Flowers, 73, will appear before Manchester Magistrates’ Court on August 30. A spokesman for the Crown Prosecution Service confirmed the charge on Friday. Flowers faces one count of fraud between June 2016 and October 2017. The CPS said no further detail was available at this time.
Flowers, a former Methodist minister and Labour councillor, departed the Co-op in the summer of 2013. He could not immediately be reached for comment.
Co-op declined to comment on the fraud charge.

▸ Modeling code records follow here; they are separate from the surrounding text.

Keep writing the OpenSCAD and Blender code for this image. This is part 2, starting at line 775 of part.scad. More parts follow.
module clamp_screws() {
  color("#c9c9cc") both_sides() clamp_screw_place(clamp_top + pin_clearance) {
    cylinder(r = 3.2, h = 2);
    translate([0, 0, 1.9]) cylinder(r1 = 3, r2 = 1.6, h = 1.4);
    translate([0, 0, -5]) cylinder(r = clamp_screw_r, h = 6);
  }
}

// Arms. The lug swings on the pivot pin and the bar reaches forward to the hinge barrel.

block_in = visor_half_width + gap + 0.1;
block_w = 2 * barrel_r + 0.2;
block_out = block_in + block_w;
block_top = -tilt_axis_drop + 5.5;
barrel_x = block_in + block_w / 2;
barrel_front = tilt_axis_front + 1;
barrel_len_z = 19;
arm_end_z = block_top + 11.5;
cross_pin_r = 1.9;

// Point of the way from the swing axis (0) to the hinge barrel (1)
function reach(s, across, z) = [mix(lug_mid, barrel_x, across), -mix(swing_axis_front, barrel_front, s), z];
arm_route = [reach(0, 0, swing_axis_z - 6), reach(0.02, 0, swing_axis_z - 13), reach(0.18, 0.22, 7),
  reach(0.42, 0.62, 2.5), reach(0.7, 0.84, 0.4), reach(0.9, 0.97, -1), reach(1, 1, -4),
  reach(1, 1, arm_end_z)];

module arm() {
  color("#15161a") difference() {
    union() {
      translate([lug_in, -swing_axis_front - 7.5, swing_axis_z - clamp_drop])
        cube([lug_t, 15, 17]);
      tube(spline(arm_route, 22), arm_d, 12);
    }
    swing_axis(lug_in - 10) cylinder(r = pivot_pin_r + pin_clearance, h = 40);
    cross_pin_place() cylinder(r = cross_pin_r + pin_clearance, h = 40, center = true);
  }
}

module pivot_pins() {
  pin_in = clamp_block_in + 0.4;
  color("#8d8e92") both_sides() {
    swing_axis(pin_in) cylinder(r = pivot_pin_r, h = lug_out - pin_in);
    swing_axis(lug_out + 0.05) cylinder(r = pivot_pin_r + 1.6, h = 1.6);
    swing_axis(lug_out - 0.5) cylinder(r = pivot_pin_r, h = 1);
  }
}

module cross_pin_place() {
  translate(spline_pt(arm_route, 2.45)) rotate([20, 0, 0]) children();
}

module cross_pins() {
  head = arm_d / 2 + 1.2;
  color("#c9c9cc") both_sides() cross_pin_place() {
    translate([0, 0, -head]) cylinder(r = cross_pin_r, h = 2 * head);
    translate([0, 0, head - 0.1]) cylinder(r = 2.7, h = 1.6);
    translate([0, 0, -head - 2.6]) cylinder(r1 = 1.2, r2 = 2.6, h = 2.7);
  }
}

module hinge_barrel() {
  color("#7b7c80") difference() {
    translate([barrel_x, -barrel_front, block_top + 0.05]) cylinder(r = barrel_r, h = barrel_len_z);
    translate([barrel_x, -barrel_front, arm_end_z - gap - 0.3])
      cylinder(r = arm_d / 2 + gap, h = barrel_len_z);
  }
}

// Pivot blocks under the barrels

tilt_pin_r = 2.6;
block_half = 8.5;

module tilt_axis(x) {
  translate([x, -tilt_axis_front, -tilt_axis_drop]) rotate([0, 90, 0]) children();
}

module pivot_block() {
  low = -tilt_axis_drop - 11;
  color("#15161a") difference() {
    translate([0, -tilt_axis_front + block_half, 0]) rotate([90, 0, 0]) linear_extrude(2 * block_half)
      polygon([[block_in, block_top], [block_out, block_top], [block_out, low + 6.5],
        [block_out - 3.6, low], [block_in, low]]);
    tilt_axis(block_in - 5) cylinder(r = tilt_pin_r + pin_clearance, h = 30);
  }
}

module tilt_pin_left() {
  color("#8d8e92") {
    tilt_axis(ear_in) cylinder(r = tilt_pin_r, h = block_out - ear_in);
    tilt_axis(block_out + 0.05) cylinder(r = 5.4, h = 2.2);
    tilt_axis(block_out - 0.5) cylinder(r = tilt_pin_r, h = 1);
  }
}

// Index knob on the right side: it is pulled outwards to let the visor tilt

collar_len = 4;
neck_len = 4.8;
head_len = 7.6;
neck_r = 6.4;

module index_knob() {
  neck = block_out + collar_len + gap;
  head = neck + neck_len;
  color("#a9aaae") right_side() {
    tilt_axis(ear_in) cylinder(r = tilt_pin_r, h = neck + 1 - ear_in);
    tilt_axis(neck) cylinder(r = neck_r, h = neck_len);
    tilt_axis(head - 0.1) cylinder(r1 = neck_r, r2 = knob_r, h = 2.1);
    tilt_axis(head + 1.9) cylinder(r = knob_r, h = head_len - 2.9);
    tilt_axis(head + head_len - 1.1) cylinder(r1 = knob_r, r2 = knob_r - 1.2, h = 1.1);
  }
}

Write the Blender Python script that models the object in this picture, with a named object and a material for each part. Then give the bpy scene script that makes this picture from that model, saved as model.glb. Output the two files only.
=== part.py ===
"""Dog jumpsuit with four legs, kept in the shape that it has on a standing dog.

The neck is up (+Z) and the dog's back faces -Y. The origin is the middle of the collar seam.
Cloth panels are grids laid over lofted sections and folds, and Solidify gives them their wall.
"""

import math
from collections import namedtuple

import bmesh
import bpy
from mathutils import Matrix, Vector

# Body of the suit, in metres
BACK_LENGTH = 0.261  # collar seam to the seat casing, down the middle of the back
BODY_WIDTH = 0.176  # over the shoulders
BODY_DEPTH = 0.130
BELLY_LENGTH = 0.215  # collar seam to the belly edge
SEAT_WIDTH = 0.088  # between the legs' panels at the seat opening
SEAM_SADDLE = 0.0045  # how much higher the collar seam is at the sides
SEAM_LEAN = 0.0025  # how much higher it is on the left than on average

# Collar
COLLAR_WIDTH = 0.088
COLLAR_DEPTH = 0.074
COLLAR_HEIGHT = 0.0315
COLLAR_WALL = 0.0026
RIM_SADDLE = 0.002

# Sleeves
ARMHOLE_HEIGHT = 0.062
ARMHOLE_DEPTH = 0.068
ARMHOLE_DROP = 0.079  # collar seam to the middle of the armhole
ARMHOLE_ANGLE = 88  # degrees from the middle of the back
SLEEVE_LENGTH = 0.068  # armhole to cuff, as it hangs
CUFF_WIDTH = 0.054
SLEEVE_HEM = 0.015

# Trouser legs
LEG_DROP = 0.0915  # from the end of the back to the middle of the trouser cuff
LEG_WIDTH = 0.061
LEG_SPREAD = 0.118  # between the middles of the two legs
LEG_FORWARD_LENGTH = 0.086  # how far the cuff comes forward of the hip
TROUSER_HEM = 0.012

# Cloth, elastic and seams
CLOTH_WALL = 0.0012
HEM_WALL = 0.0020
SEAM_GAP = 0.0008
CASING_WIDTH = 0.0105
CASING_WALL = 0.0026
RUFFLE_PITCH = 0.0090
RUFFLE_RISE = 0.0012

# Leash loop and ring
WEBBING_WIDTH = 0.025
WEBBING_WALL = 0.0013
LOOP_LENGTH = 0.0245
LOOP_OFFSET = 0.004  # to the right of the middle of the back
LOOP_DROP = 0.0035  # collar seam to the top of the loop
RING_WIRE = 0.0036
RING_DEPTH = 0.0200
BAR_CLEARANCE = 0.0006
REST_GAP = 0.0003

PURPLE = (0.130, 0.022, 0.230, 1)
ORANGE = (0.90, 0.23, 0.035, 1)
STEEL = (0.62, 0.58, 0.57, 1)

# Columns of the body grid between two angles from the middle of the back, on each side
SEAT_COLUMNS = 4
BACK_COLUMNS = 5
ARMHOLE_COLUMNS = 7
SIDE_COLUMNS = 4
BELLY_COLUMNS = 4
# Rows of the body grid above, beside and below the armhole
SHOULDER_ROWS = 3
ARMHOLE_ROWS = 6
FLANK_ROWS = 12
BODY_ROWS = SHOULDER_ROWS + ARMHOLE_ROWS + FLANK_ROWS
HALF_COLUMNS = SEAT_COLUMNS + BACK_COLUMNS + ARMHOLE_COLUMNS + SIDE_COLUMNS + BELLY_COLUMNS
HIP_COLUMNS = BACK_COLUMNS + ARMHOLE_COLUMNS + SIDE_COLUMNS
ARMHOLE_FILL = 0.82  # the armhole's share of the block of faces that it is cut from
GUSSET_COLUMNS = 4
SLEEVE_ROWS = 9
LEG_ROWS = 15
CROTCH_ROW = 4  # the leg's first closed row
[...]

Criminal charges against UK banks’ senior leadership teams are rare. Barclays’ former chief executive, John Varley, was charged with fraud over his role in the bank’s emergency cash-call during the financial crisis but he was acquitted in 2019.
The Co-op’s acquisition of Britannia Building Society in 2009 eventually led to its original owner, the Co-op Group, agreeing a £700mn rescue deal with hedge funds in 2017, leaving it with just 1 per cent of shares. While bad loans caused a £1.5bn black hole that led to its near-collapse in 2013, the bank is now fully owned by private equity groups.
The Co-op, which has survived to become one of the UK’s mid-sized high-street banks, made an offer to acquire rival TSB in October 2021 but TSB’s Spanish owner, Sabadell, rejected it.
Last November, chief executive Nick Slape told the Financial Times that the windfall from rising interest rates had put the bank in the position to pursue acquisitions.